Education should be about questioning, problematising, arguing based on evidence, explaining, and testing explanations. So from the infants onwards, education and research should happen together. That is a better model of education than knowledge, so-called ‘facts’ and regurgitation of other people’s ideas, but formal assessment requires regurgitation and punishes creativity. The questions now taking place in Universities about integrating education and research are welcome, but should be applied to all education. If young people are to be prepared to manage their (and our) futures, education and research need to be one and the same, encouraging the new generation to ask awkward questions and tackle difficult problems. This is I am afraid the opposite of the model of education that we have.

Of course, new knowledge is rooted in the old, so deconstructing current knowledge claims are as important as rigorous attempts at reconstruction.
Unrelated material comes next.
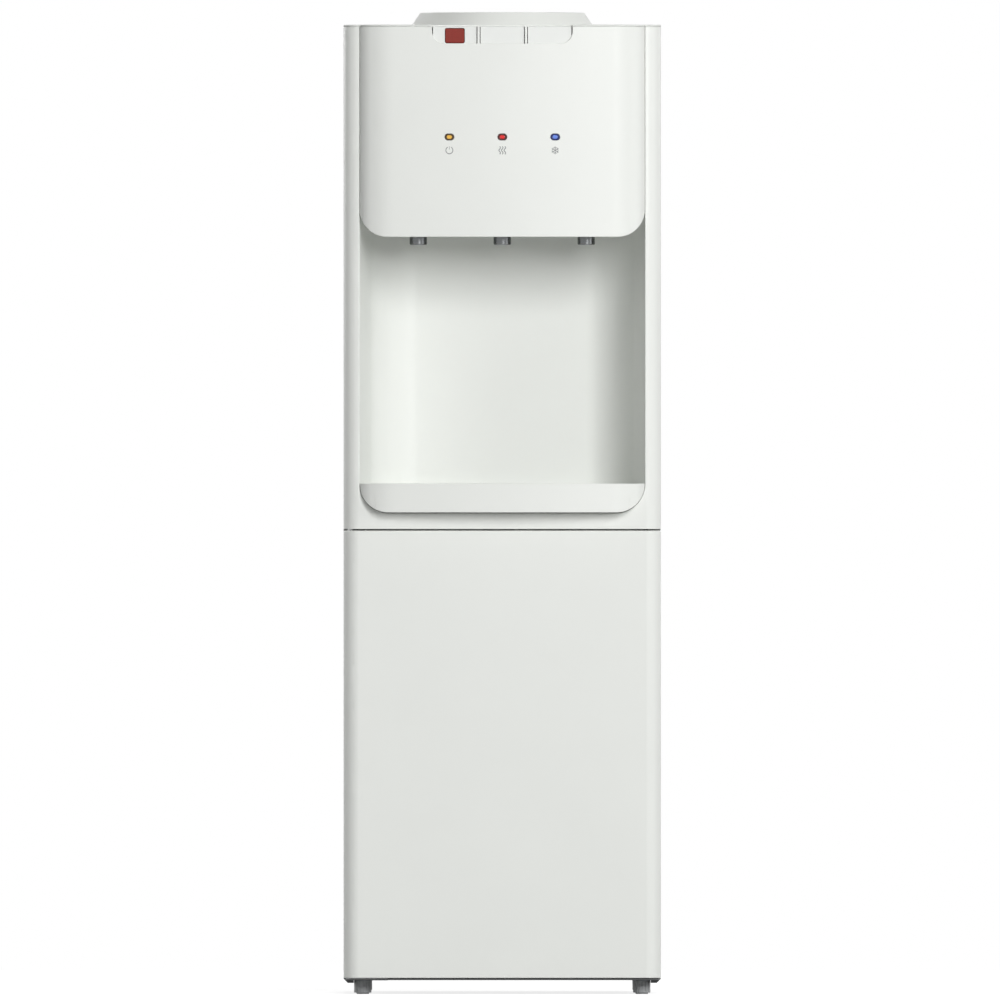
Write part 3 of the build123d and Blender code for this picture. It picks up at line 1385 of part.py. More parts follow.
# Refrigerant pipes: discharge to the condenser, drier and capillary to the coil, suction back
drier_bottom = condenser_bottom + 24
drier_top = drier_bottom + 100
suction_coil_z = coil_high - 12
capillary_coil_z = coil_low + 8
with BuildPart() as refrigerant_pipes:
    discharge = [
        (stub_end, can_y, discharge_z),
        (inlet_x, can_y, discharge_z),
        (inlet_x, rear_y - 18, discharge_z),
        (inlet_x, rear_y - 18, condenser_top),
        (inlet_x, pipe_end_y, condenser_top),
    ]
    add(pipe(discharge, 10.0, 2.6, sides=8))
    suction = [
        (stub_end, can_y, suction_z),
        (suction_x, can_y, suction_z),
        (suction_x, suction_y, suction_z),
        (suction_x, suction_y, suction_coil_z),
        (-coil_pipe_x, suction_y, suction_coil_z),
        (-coil_pipe_x, coil_pipe_end, suction_coil_z),
    ]
    add(pipe(suction, 10.0, suction_radius, sides=8))
    liquid = [
        (outlet_x, pipe_end_y, condenser_bottom),
        (outlet_x, capillary_y, condenser_bottom),
        (outlet_x, capillary_y, drier_bottom + 1),
    ]
    add(pipe(liquid, 8.0, 2.6, sides=8))
    post(outlet_x, capillary_y, drier_bottom, drier_top, 8.0)
    capillary = [
        (outlet_x, capillary_y, drier_top - 1),
        (outlet_x, capillary_y, capillary_coil_z),
        (coil_pipe_x, capillary_y, capillary_coil_z),
        (coil_pipe_x, coil_pipe_end, capillary_coil_z),
    ]
    add(pipe(capillary, 4.0, capillary_radius, sides=6))
refrigerant_pipes.part.label = "refrigerant_pipes"
export_step(refrigerant_pipes.part, "parts/refrigerant_pipes.step")
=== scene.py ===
from math import cos, pi, radians, sin, sqrt

import bmesh
import bpy
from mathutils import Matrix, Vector


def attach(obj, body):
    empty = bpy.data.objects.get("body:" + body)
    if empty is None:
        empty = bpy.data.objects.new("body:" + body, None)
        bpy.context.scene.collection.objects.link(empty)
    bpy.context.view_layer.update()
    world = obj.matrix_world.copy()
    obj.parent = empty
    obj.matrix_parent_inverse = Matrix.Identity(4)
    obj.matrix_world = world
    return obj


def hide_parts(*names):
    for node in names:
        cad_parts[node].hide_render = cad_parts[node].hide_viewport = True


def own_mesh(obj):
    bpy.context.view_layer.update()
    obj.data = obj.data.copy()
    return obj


# A free-standing water dispenser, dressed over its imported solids. Sizes in the code are in
# millimetres and the mesh helpers turn them into metres. The camera, the lamps and the floor
# are placed in metres.

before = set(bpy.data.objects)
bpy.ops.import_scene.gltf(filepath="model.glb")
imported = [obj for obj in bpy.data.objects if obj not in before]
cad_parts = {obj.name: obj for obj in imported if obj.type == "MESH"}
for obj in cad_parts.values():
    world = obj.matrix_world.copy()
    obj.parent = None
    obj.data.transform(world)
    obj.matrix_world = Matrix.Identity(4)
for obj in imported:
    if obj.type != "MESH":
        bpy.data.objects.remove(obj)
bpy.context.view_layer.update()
mm = 0.001

# Cabinet
half_width = 155.0
front_y = -163.0
pillar_y = -141.0
rear_y = 137.0
corner_radius = 15.0
rear_corner_radius = 3.0
wall = 2.5
frame_back = -115.0
fascia_back = -118.0
opening_half = 139.5
opening_radius = 28.7
hinge_x = -148.0
hinge_y = -127.0
pin_bore = 3.05
tap_pitch = 82.0
tap_y = -120.0
neck_y = 16.0

# Heights
door_bottom = 16.1
door_top = 452.9
frame_bottom = 454.3
bay_floor = 469.8
tray_bottom = 470.5
tray_top = 498.8
fascia_bottom = 739.5
bay_ceiling = 762.0
return_bottom = 766.0
frame_top = 944.9
lid_top = 946.7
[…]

Both require disciplined learning which has both a depth and a breadth. And it requires teachers who are tuned into this. The aim of teaching is to produce challenging learners – learners who are never content with easy answers, ask challenging questions, are skilled crap-detectors, and who look for better answers to better questions. Learners such as these also been to work cooperatively to recognize that knowledge creation is a team effort, in which positive discussion and creative disagreement have parts to play.